Fish and Cherries Productions

Creative content from a mad mind.


Reel Snippet – Black Panther

Summary: Still fresh from the loss of his father, King T’Chaka (John Kani), Prince T’Challa (Chadwick Boseman) returns to the hidden marvel of Wakanda in the heart of Africa to ascend not only as king, but as the national guardian known as the Black Panther. His old flame and Wakandan spy Nakia (Lupita Nyong’o) wants him to use Wakanda’s wealth and resources to help the struggling people in the world. But Okoye (Danai Gurira), general of the special forces known as the Dora Milaje, believes Wakanda should stay isolated and secret lest it gets assaulted by nations looking to plunder their precious vibranium metal. Such debates are put on hold when word of Ulysses Klaue (Andy Serkis), who once stole from Wakanda and killed many, surfacing for more dirty vibranium dealings reaches the ears of T’Challa who suits up to get justice for his people. But Klaue has help from a rogue CIA special forces agent known as Killmonger (Michael B. Jordan), who seems to have his own relationship with Wakanda. With the help of his sister Shuri (Letitia Wright), CIA Agent Everett Ross (Martin Freeman), and the rest of his family and kingdom, the Black Panther must save his nation and decide its future or see it burn to the ground.

Summary: Black Panther blew me away like the Sahara sands with its acting, story, characters, and stunning spectacle. Marvel Studios pulled out all the stops for a virtually untested movie, with only the title character’s popularity from Captain America: Civil War to bank on. Not only did it succeed with all that going for and against it, but it also stands on its own without leaning heavily on other MCU elements. You could watch this without having seen any previous Marvel movies and still get the same experience. True, there are some fun easter eggs that are good for fans, but other than that, this could be its own movie independent of any franchise and it would still be just as strong.

Let’s start right off the bat with the best part of the movie: Shuri. Shuri might honestly be my favorite character in the movie, possibly of all of the Marvel Cinematic Universe, because she is pure concentrated awesome. Apart from being a genius that comes up with some incredible inventions, her relationship with T’Challa is so believable. They snark and joke with each other, but also make a great superhero tag team, just like real siblings. There’s a great moment where she’s making a rude gesture at her brother-king and their mother (Angela Bassett) shuts her down without even looking at her to know what she’s doing.
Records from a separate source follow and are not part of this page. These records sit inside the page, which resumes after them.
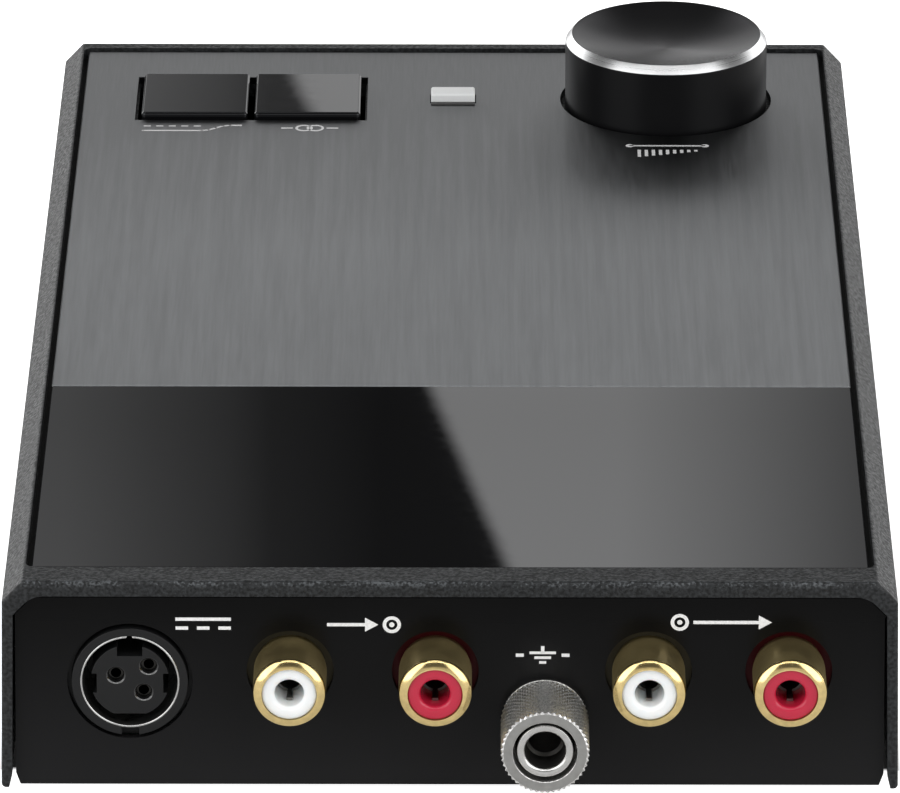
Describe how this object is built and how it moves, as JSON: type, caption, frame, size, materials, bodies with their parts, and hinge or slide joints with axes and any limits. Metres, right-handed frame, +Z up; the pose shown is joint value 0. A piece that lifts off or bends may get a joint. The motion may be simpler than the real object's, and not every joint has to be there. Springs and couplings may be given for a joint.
{
  "type": "phono preamplifier",
  "caption": "Small desktop phono preamplifier: shallow metal case, turned level knob and push buttons on top, phono jacks, power socket and ground post on the rear panel.",
  "frame": {"origin": "on the surface that the feet stand on, midway along the whole length from the front end of the cover to the face of the thumb nut, and midway across", "axes": "+Z up; +Y from the front to the jack panel; +X to the right as seen from the front"},
  "size_m": [0.1024, 0.1868, 0.0372],
  "materials": {
    "cover_coat": "dark grey textured powder coat",
    "brushed_plate": "grey anodised, brushed front to back",
    "gloss_strip": "polished black acrylic",
    "tray_coat": "satin black",
    "foot_rubber": "matt black rubber",
    "screw_steel": "zinc plated",
    "knob_black": "black anodised, turned, with a bright bevel",
    "button_black": "polished black",
    "light_lens": "clear, frosted",
    "board_green": "solder resist",
    "part_black": "moulded black",
    "part_red": "dipped film capacitor",
    "part_can": "sleeved can",
    "gilt": "gold plated",
    "insulator_white": "moulded white",
    "insulator_red": "moulded red",
    "inlet_black": "moulded black",
    "shield_tin": "tin plated",
    "contact_tin": "tin plated brass",
    "post_nickel": "nickel plated brass"
  },
  "bodies": {
    "case": {"cover": "cover_coat", "base_tray": "tray_coat", "foot_front_left": "foot_rubber", "foot_front_right": "foot_rubber", "foot_rear_left": "foot_rubber", "foot_rear_right": "foot_rubber", "brushed_plate": "brushed_plate", "gloss_strip": "gloss_strip", "case_screws": "screw_steel", "circuit_board": "board_green", "board_standoffs": "screw_steel", "board_screws": "screw_steel", "amplifier_chips": "part_black", "film_capacitors": "part_red", "supply_capacitors": "part_can", "pot_body": "part_black", "pot_bush": "contact_tin", "pot_washer": "screw_steel", "pot_nut": "screw_steel", "mono_spring": "screw_steel", "mono_switch": "part_black", "subsonic_spring": "screw_steel", "subsonic_switch": "part_black", "status_light": "light_lens", "status_led": "light_lens", "inlet_housing": "inlet_black", "inlet_shield": "shield_tin", "inlet_core": "inlet_black", "inlet_contacts": "contact_tin", "ground_post": "post_nickel", "ground_lock_washer": "screw_steel", "ground_tag": "contact_tin", "ground_hex_nut": "post_nickel", "input_left_barrel": "gilt", "input_left_insulator": "insulator_white", "input_left_contact": "gilt", "input_left_body": "part_black", "input_right_barrel": "gilt", "input_right_insulator": "insulator_red", "input_right_contact": "gilt", "input_right_body": "part_black", "output_left_barrel": "gilt", "output_left_insulator": "insulator_white", "output_left_contact": "gilt", "output_left_body": "part_black", "output_right_barrel": "gilt", "output_right_insulator": "insulator_red", "output_right_contact": "gilt", "output_right_body": "part_black"},
    "level_knob": {"level_knob": "knob_black", "knob_insert": "contact_tin", "pot_shaft": "screw_steel"},
    "mono_button": {"mono_button": "button_black", "mono_plunger": "part_black"},
    "subsonic_button": {"subsonic_button": "button_black", "subsonic_plunger": "part_black"},
    "clamp": {"clamp_washer": "post_nickel"},
    "thumb_nut": {"ground_thumb_nut": "post_nickel"}
  },
  "joints": [
    {"name": "level_turn", "type": "hinge", "parent": "case", "child": "level_knob", "pos_m": [-0.0274, -0.0733, 0.0281], "axis": [0, 0, 1], "range_deg": [-150, 150]},
    {"name": "mono_press", "type": "slide", "parent": "case", "child": "mono_button", "axis": [0, 0, -1], "range_m": [0, 0.0018], "stiffness_N_per_m": 800, "springref_m": -0.001, "deforming": ["mono_spring"]},
    {"name": "subsonic_press", "type": "slide", "parent": "case", "child": "subsonic_button", "axis": [0, 0, -1], "range_m": [0, 0.0018], "stiffness_N_per_m": 800, "springref_m": -0.001, "deforming": ["subsonic_spring"]},
    {"name": "clamp_travel", "type": "slide", "parent": "case", "child": "clamp", "axis": [0, 1, 0], "range_m": [0, 0.003]},
    {"name": "thumb_nut_turn", "type": "hinge", "parent": "clamp", "child": "thumb_nut", "pos_m": [-0.0108, 0.0844, 0.01135], "axis": [0, 1, 0], "range_deg": [0, 1441]}
  ],
  "couplings": [
    {"joint": "thumb_nut_turn", "follows": "clamp_travel", "rad_per_m": 8377.6}
  ]
}
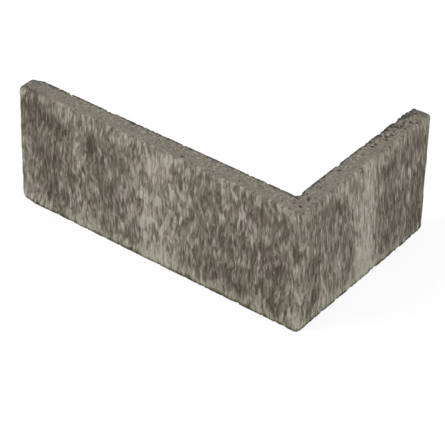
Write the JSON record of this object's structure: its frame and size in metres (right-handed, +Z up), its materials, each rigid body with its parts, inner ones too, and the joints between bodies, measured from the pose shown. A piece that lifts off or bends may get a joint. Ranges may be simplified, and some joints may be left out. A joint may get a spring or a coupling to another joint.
{
  "type": "corner clinker tile",
  "caption": "L-shaped fired clinker tile that wraps the outer corner of a wall, with brushed faces and a keyed back.",
  "frame": {"origin": "centre of the bounding box, at the level of the lower bed face", "axes": "+X along the long leg to the corner, +Y along the short leg away from the corner, +Z up the height of the course"},
  "size_m": [0.18, 0.11, 0.071],
  "materials": {
    "fired_clay": "matt grey-brown, brushed and cloudy"
  },
  "bodies": {
    "root": {"corner_tile": "fired_clay"}
  },
  "joints": []
}
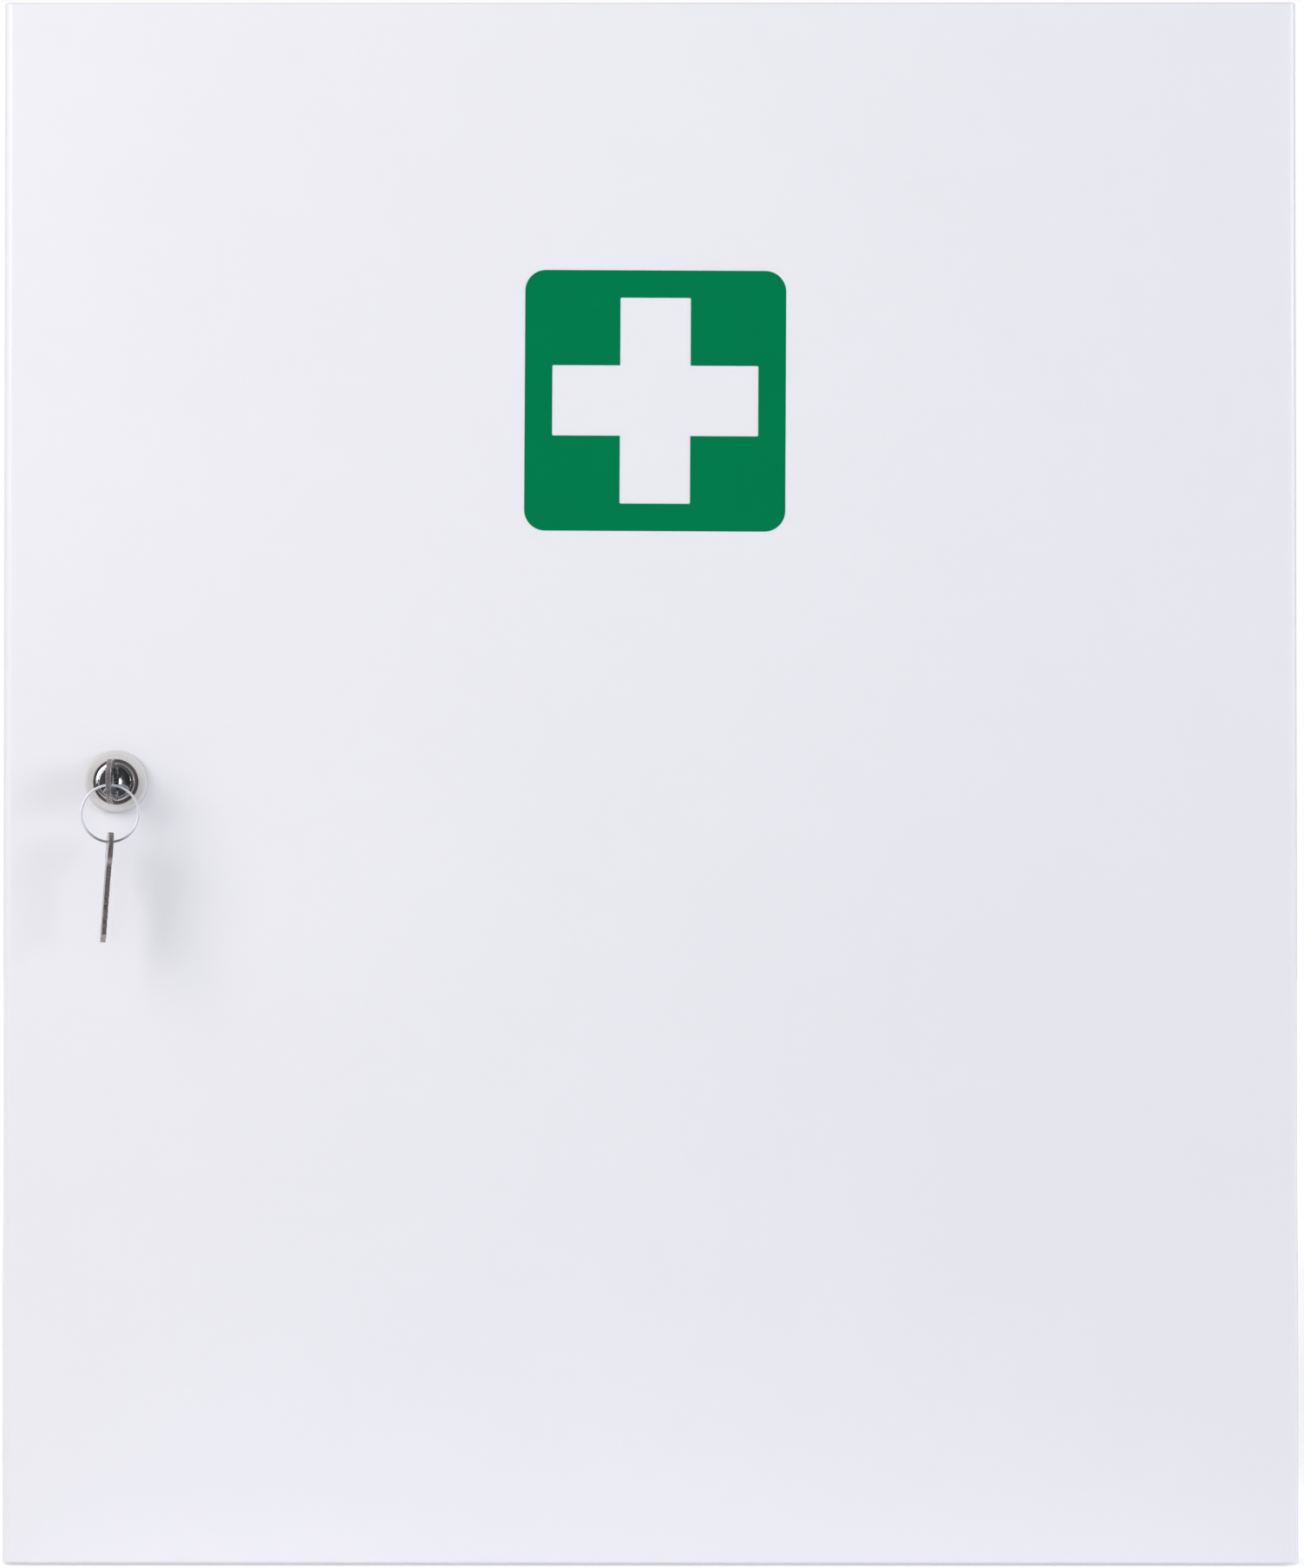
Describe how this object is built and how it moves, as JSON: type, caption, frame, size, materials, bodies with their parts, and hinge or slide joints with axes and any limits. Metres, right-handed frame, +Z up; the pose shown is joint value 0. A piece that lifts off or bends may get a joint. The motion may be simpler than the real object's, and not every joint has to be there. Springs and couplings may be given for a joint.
{
  "type": "lockable medicine cabinet",
  "caption": "Wall cabinet of folded white steel with loose shelves, a tray door on concealed pins, and a cam lock with keys on a ring.",
  "frame": {"origin": "centre of the four wall fixing holes, on the rear panel's rear face", "axes": "+X to the right seen from the front, +Y into the wall, +Z up; the door faces -Y"},
  "size_m": [0.5, 0.2271, 0.6],
  "materials": {
    "powder_coat": "glossy white powder coat with a fine orange peel",
    "zinc_plate": "bright zinc plate",
    "chrome_plate": "polished chrome plate",
    "trim_satin": "pale satin finish",
    "key_metal": "nickel plate, worn on the edges",
    "rubber_black": "matt moulded rubber",
    "nylon_white": "matt moulded nylon",
    "label_green": "glossy printed film"
  },
  "bodies": {
    "case": {"case_shell": "powder_coat", "rear_panel": "powder_coat", "shelf_upper": "powder_coat", "shelf_middle": "powder_coat", "shelf_lower": "powder_coat", "shelf_uprights": "zinc_plate", "shelf_clips": "zinc_plate", "lock_strike": "zinc_plate", "door_buffers": "rubber_black", "hinge_bracket_top": "zinc_plate", "hinge_bracket_bottom": "zinc_plate", "hinge_pin_top": "chrome_plate", "hinge_pin_bottom": "chrome_plate"},
    "door": {"door_panel": "powder_coat", "door_stiffener": "powder_coat", "hinge_bush_top": "nylon_white", "hinge_bush_bottom": "nylon_white", "first_aid_label": "label_green", "lock_trim_ring": "trim_satin", "lock_housing": "chrome_plate", "lock_washer": "zinc_plate", "lock_nut": "zinc_plate"},
    "plug": {"lock_plug": "chrome_plate", "wafer_tumblers": "key_metal", "lock_cam": "zinc_plate", "cam_washer": "zinc_plate", "cam_screw": "zinc_plate"},
    "key": {"key": "key_metal"},
    "ring": {"key_ring": "chrome_plate"},
    "spare": {"spare_key": "key_metal"}
  },
  "joints": [
    {"name": "door_hinge", "type": "hinge", "parent": "case", "child": "door", "pos_m": [0.2425, -0.191, 0], "axis": [0, 0, 1], "range_deg": [0, 110]},
    {"name": "lock_turn", "type": "hinge", "parent": "door", "child": "plug", "pos_m": [-0.2041, -0.19, -0.0003], "axis": [0, 1, 0], "range_deg": [0, 90]},
    {"name": "key_pull", "type": "slide", "parent": "plug", "child": "key", "axis": [0, -1, 0], "range_m": [0, 0.026]},
    {"name": "ring_swing", "type": "hinge", "parent": "key", "child": "ring", "pos_m": [-0.2041, -0.21856, -0.0017], "axis": [-1, 0, 0], "range_deg": [-6, 70]},
    {"name": "spare_swing", "type": "hinge", "parent": "ring", "child": "spare", "pos_m": [-0.2041, -0.21856, -0.0232], "axis": [-1, 0, 0], "range_deg": [-6, 60]}
  ]
}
People have called her an amazing role model, but I more think of her as a fantastically written character.

The movie’s embrace of African culture is something to be applauded as well. Wakanda isn’t just Manhattan transplanted into African borders, it incorporates African design and styles into its outfits, architecture, and technology. Best of all, it’s all portrayed as beautiful. There’s a man who jumps to mind who has one of those enormous disks in his lower lip; any other movie would probably wring some comedy out of its impractical look, but not only is he a serious character, but he sits on T’Challa’s council. Add to that an array of colors and language borrowed from the region and you have something truly authentic.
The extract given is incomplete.